Sunday, April 1, 2007 07:35 PM

Borges & Judas

Of course Borges had anticipated this already in his "Three Versions of Judas", available here:

http://southerncrossreview.org/49/borges-judas-eng.htm

Sunday, April 1, 2007 07:37 PM

What does "God" mean?

This is my observation, based on growing up with a minister for a father, a crisis of faith at the age of 14, and lots of research:

With very few exceptions, people believe in the God they want. They believe in the God that reflects their world view. The God that punishes things they don't like.

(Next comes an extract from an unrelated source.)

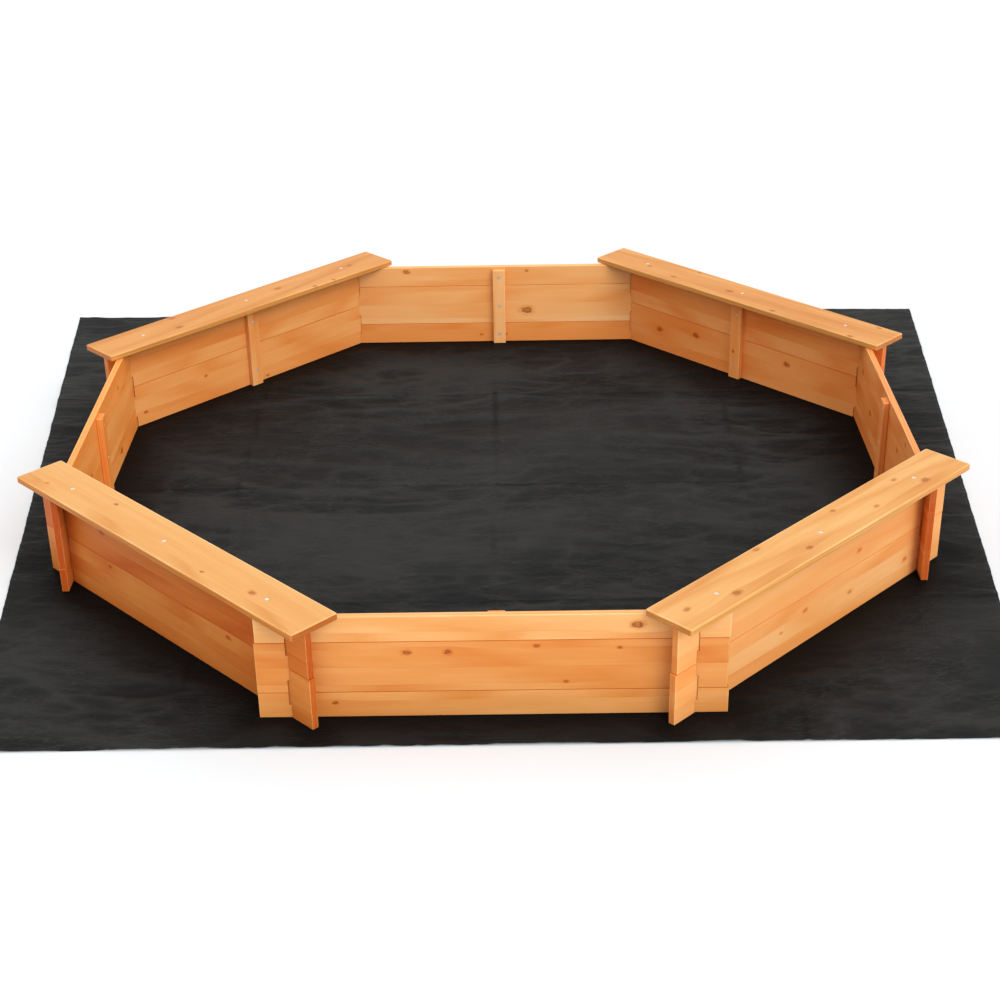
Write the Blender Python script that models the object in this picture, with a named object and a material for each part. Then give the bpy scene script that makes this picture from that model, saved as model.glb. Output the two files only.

They don't want to know what the bible really teaches. My minister went to a Presbyterian seminary. He has many stories of classmates whose response was, "I can't go back to my church and teach this!" when they learned what the bible actually stated. Because the reality of the bible contradicts what the congregation believes, or wants to believe.

Look at the concepts of Heaven and angels. There is nowhere in the bible where it says that everyone who dies goes to Heaven. In fact, the bible says something very different. But people constantly talk about someone who has died being "in a better place," or "looking down on us." And a human who dies does not become an angel, according to the bible. Angels are a completely separate class of being. But it is a firmly established part of American culture that people die, go to heaven, and become angels. The story of Clarence in It's A Wonderful Life depicts the Heaven that a large percentage of Americans take for granted.

Even though the bible absolutely contradicts this version of Heaven.

According to what I have learned, the writings that were included in the New Testament are a minority of the available texts. The idea the there is more to learn as we discover more texts seems obvious.

Here we have writings that have been suppressed. That these suppressed writings would cast doubt upon ideas that have "stood the test of time" is not surprising. It seems part and parcel of that universal truth of mankind, that those in power want to hold on to their power. Surely this isn't a surprise.